[世の中] サイトウキネンオーケストラ


今年は夏休みらしい夏休みをとる予定もなく過ごしていた中、高校時代からの長い友人が「小澤〜サイトウキネンのチケットが取れそうだけど、行く?」と誘ってくれました。


何しろ発売10分で売り切れると聞くプラチナチケットです。快諾しました。


小澤〜サイトウキネンが聞けることもさることながら、実は高校時代の友人三人が旅を共にする35年ぶりの時間が、それ以上の楽しみでした。東京〜松本往復の列車、時を忘れて語り合うことを想像するだけで胸躍ります。


離れた場所に住んでいますから、一二年に一度くらい、バラバラに出会うことはあっても、三人が揃うのは本当に久しぶりです。小学校の遠足の100倍は楽しみ・・・といっても若い方には理解できないでしょうねぇ。





新宿発の電車に乗車する前に、シャンパンとお弁当を伊勢丹で買い込み、電車の中で語ることはといえば、共通の音楽のこと、小説のこと、自然科学のこと、ドラマのこと、ラジオのことなどなど。これほどストレスなく喋りあったことは近年なかったことに気付きました。


普段仕事に追われていると、お客様やスタッフと喋るのは常にどこかで気遣いが生じています。口にしていいことといけないこと、趣味的なお話が出たとしても全ては仕事がうまく回ることを前提に言葉を発しているのです。この年代になると定期的に友人と会う機会も極端に少なくなり、仕事しかしていない日常の連続でした。


ところが、夫婦よりも長い付き合いの友人ともなれば、利害関係はもちろん、全てを許し合い、なんでも話せるのは世の中にほとんど彼らだけではないかというほどの関係になっているのです。


往復の5時間くらいはあっという間、気づいたら音楽に感動した以上に、ストレスから解放された心地よい気分の自分がいました。


松本の会場で小澤〜サイトウキネンの演奏を聴いていた時間は正味一時間ちょっと。

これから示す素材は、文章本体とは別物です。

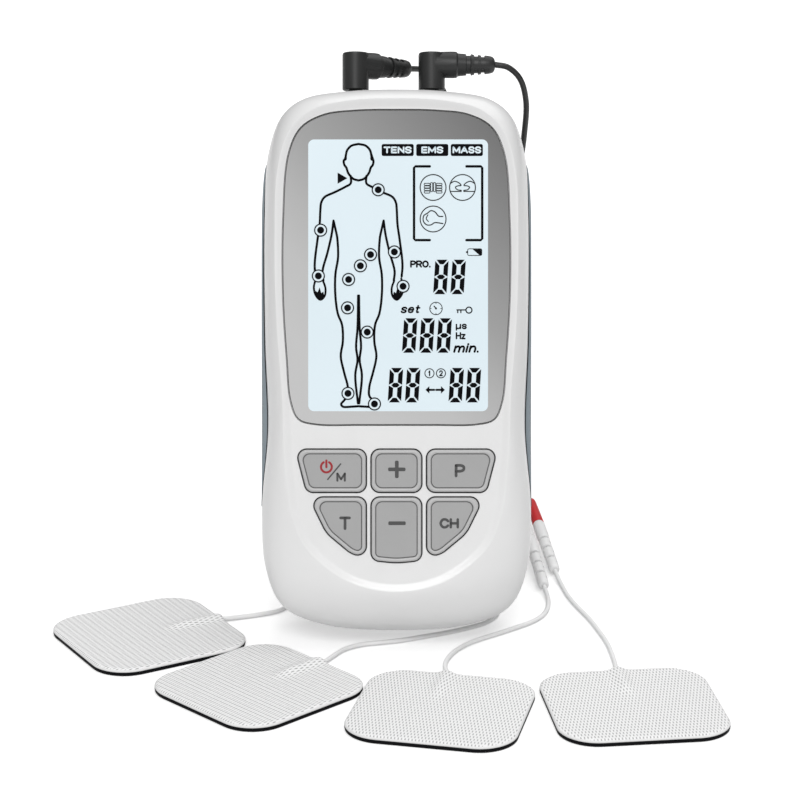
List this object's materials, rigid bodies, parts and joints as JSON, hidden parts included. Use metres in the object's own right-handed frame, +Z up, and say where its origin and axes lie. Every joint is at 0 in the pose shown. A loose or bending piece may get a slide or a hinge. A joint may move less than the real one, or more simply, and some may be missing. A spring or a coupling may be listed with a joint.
{
  "type": "tens unit",
  "caption": "Two-channel TENS unit with a large display, six keys and a fold-out stand, with leads and four square electrode pads.",
  "frame": {"origin": "middle of the footprint of the unit and its four pads, on the table they stand on", "axes": "+X to the right as seen by the user, +Y from the user towards the back of the unit, +Z up"},
  "size_m": [0.1612, 0.259, 0.1393],
  "materials": {
    "case_white": "satin moulded ABS, fine texture",
    "grip_blue_grey": "soft matt over-moulding",
    "key_grey": "satin",
    "lens_grey": "clear acrylic with a border printed behind it",
    "screen_glass": "polarised display glass",
    "light_panel": "diffusing acrylic",
    "mat_rubber": "silicone",
    "board_green": "solder mask",
    "black_plastic": "moulded, fine texture",
    "spring_nickel": "nickel plated",
    "cell_sleeve": "printed sleeve",
    "cord_black": "satin PVC",
    "white_plastic": "satin",
    "cord_white": "satin PVC",
    "red_plastic": "satin",
    "gel_black": "tacky carbon film and gel",
    "pad_cloth": "embossed non-woven"
  },
  "bodies": {
    "root": {"back_shell": "case_white", "backlight_panel": "light_panel", "battery_cell_1": "cell_sleeve", "battery_cell_2": "cell_sleeve", "battery_cell_3": "cell_sleeve", "battery_contact_strip": "spring_nickel", "case_screw_1": "spring_nickel", "case_screw_2": "spring_nickel", "case_screw_3": "spring_nickel", "case_screw_4": "spring_nickel", "display_lens": "lens_grey", "front_shell": "case_white", "keypad_mat": "mat_rubber", "lcd_panel": "screen_glass", "lead_1_coil": "cord_black", "lead_1_leg_a": "cord_white", "lead_1_leg_b": "cord_white", "lead_1_pin_a": "white_plastic", "lead_1_pin_b": "red_plastic", "lead_1_splitter": "black_plastic", "lead_1_trunk": "cord_black", "lead_2_coil": "cord_black", "lead_2_leg_a": "cord_white", "lead_2_leg_b": "cord_white", "lead_2_pin_a": "white_plastic", "lead_2_pin_b": "red_plastic", "lead_2_splitter": "black_plastic", "lead_2_trunk": "cord_black", "main_board": "board_green", "output_jack_1": "black_plastic", "output_jack_2": "black_plastic", "pad_1_cloth": "pad_cloth", "pad_1_gel": "gel_black", "pad_1_socket": "white_plastic", "pad_1_wire": "cord_white", "pad_2_cloth": "pad_cloth", "pad_2_gel": "gel_black", "pad_2_socket": "white_plastic", "pad_2_wire": "cord_white", "pad_3_cloth": "pad_cloth", "pad_3_gel": "gel_black", "pad_3_socket": "white_plastic", "pad_3_wire": "cord_white", "pad_4_cloth": "pad_cloth", "pad_4_gel": "gel_black", "pad_4_socket": "white_plastic", "pad_4_wire": "cord_white", "plug_1": "black_plastic", "plug_2": "black_plastic", "pulse_transformer": "black_plastic", "side_grip_left": "grip_blue_grey", "side_grip_right": "grip_blue_grey"},
    "key_power_mode": {"key_power_mode": "key_grey"},
    "key_plus": {"key_plus": "key_grey"},
    "key_program": {"key_program": "key_grey"},
    "key_time": {"key_time": "key_grey"},
    "key_minus": {"key_minus": "key_grey"},
    "key_channel": {"key_channel": "key_grey"},
    "battery_door": {"battery_door": "case_white"},
    "stand": {"stand": "case_white"}
  },
  "joints": [
    {"name": "key_power_mode_press", "type": "slide", "parent": "root", "child": "key_power_mode", "axis": [0, 0.9563, -0.2924], "range_m": [0, 0.0005], "stiffness_N_per_m": 600, "springref_m": -0.0015},
    {"name": "key_plus_press", "type": "slide", "parent": "root", "child": "key_plus", "axis": [0, 0.9563, -0.2924], "range_m": [0, 0.0005], "stiffness_N_per_m": 600, "springref_m": -0.0015},
    {"name": "key_program_press", "type": "slide", "parent": "root", "child": "key_program", "axis": [0, 0.9563, -0.2924], "range_m": [0, 0.0005], "stiffness_N_per_m": 600, "springref_m": -0.0015},
    {"name": "key_time_press", "type": "slide", "parent": "root", "child": "key_time", "axis": [0, 0.9563, -0.2924], "range_m": [0, 0.0005], "stiffness_N_per_m": 600, "springref_m": -0.0015},
    {"name": "key_minus_press", "type": "slide", "parent": "root", "child": "key_minus", "axis": [0, 0.9563, -0.2924], "range_m": [0, 0.0005], "stiffness_N_per_m": 600, "springref_m": -0.0015},
    {"name": "key_channel_press", "type": "slide", "parent": "root", "child": "key_channel", "axis": [0, 0.9563, -0.2924], "range_m": [0, 0.0005], "stiffness_N_per_m": 600, "springref_m": -0.0015},
    {"name": "battery_door_slide", "type": "slide", "parent": "root", "child": "battery_door", "axis": [0, -0.2924, -0.9563], "range_m": [0, 0.008]},
    {"name": "stand_hinge", "type": "hinge", "parent": "root", "child": "stand", "pos_m": [0.00455, 0.0397, 0.07603], "axis": [1, 0, 0], "range_deg": [-32.75, 0]}
  ]
}
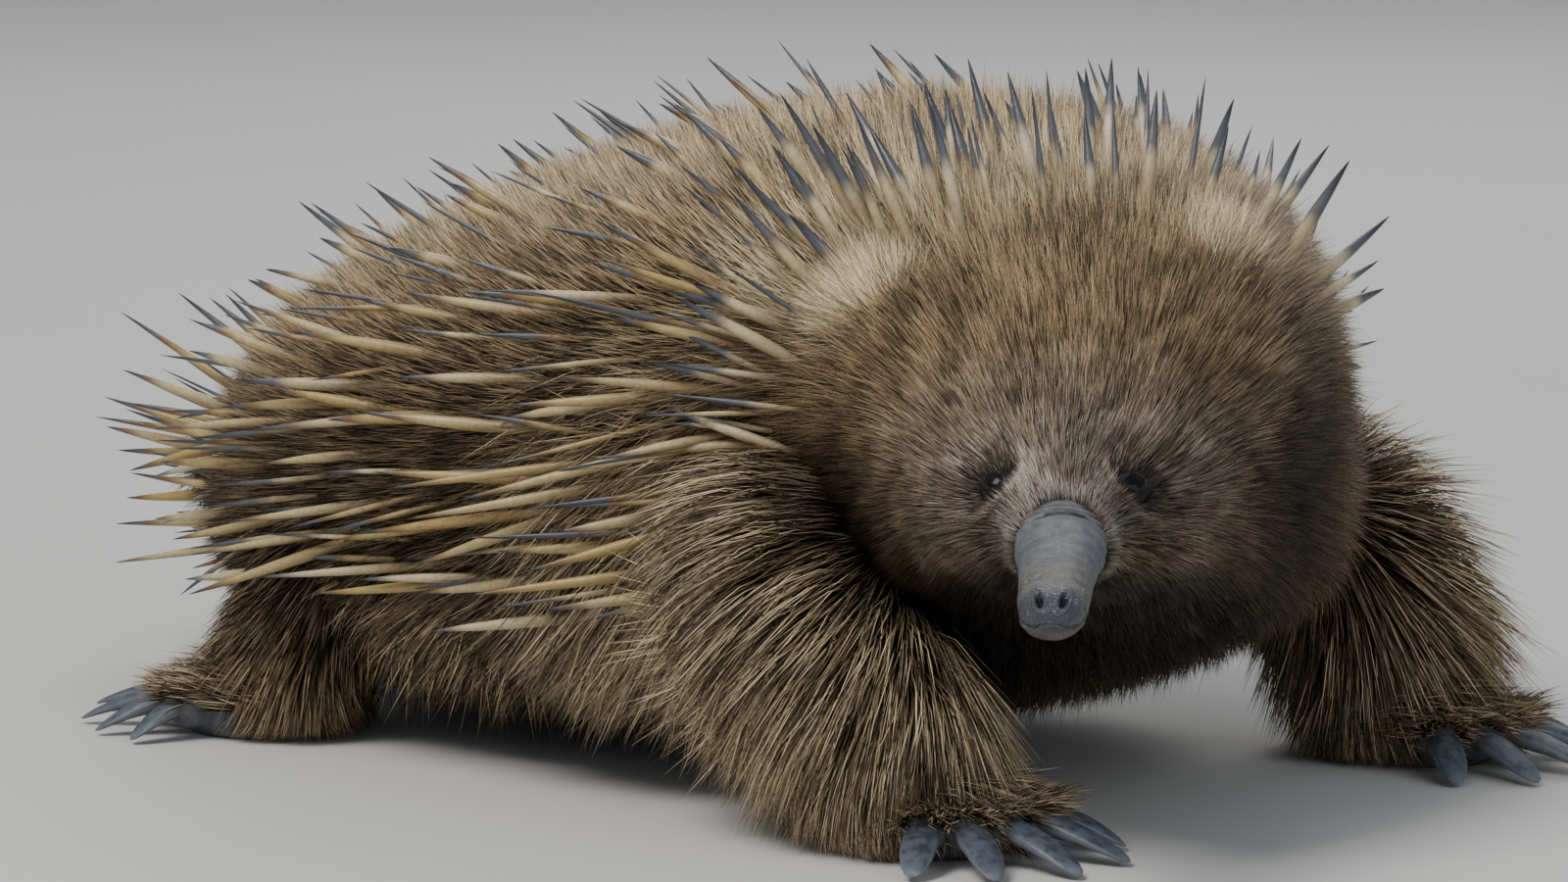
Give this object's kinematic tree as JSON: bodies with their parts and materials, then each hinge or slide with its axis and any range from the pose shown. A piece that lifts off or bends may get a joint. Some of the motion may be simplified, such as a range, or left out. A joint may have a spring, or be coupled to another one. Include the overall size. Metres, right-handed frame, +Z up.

小澤さんの体調もあってブラームスの四番から変更になったベートーベン二番は、これ以上は考えられないほど美しい二楽章と三楽章に聴き惚れた至高のひと時でありました。


こんな短い夏休みを用意してくれた友人に感謝です。


もうこの年齢になったら、仕事の量を減らしてでも友人との時間を大切にすることも大事だなと実感した心に残る夏休みでした。